With uncertainty over the implications of the UK having left the European Union coupled with continued economic uncertainty, the Bank of England’s Monetary Policy Committee finds itself in a quandary each time they meet. The most recent decision was to keep interest rates unchanged at 0.75%.

With these low rates we have seen some high street mortgage lenders tighten their criteria and others exiting the market completely.
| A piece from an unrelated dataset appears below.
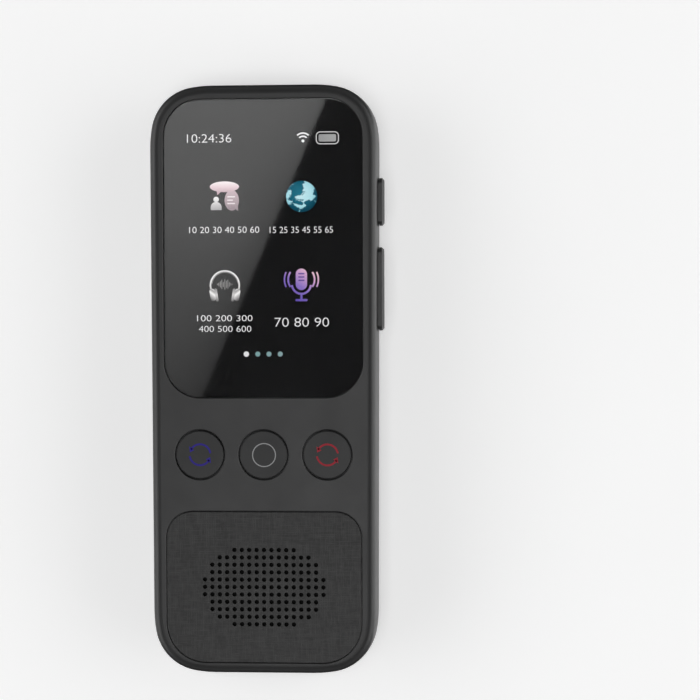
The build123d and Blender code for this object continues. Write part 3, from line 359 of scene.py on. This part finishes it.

Historically when we see this happen, more niche products tend to see an uplift as UK consumers still need and want to borrow money and they are turning to their mortgage adviser to find solutions to their lending problems.

One solution that is on the rise is the use of second charge mortgages.

This is in part due to the number of mortgage borrowers that have tied themselves into the low rates for long terms.  Second charge mortgages provide an ideal solution for those that want to invest in their current property, rather than looking to move and incur moving costs, stamp duty and other out of pocket expenses that go hand in hand with a new property.

This is clear evidence of the increased use of second charge mortgages, 2019 will have seen approximately £1.4bn lent, but it is still an underused solution.

Not all mortgage advisers have used second charge mortgages and one thing that we are seeing is a lack of in-depth knowledge of the sector and many mortgage advisers wanting to understand it better and work with partners who can service this need.

For mortgage advisers this is a still an untapped lending solution for clients and many that we are working with are focussing on this area and seeing business growth.  As you would expect, with this growth comes increased scrutiny from the regulator and the sector is seeing this with a focus on how and when second charge mortgages are used.  I certainly don’t have an issue with this and welcome regulator scrutiny if it improves the sector and the solutions available to consumers.

Technology is also impacting the second charge mortgage market.  They are still an expensive product to process, as to be honest are first charge mortgages, and I think the adoption of new technology designed to save operating expenses, enhance compliance and aid the advice process will evolve and be taken up at much faster rates.

We have adopted On The Money’s platform Signature to help in this area.

So all in all, it may be the start of a new decade, the Chinese year of the rat but for me, I believe it will be the year of the second charge mortgage.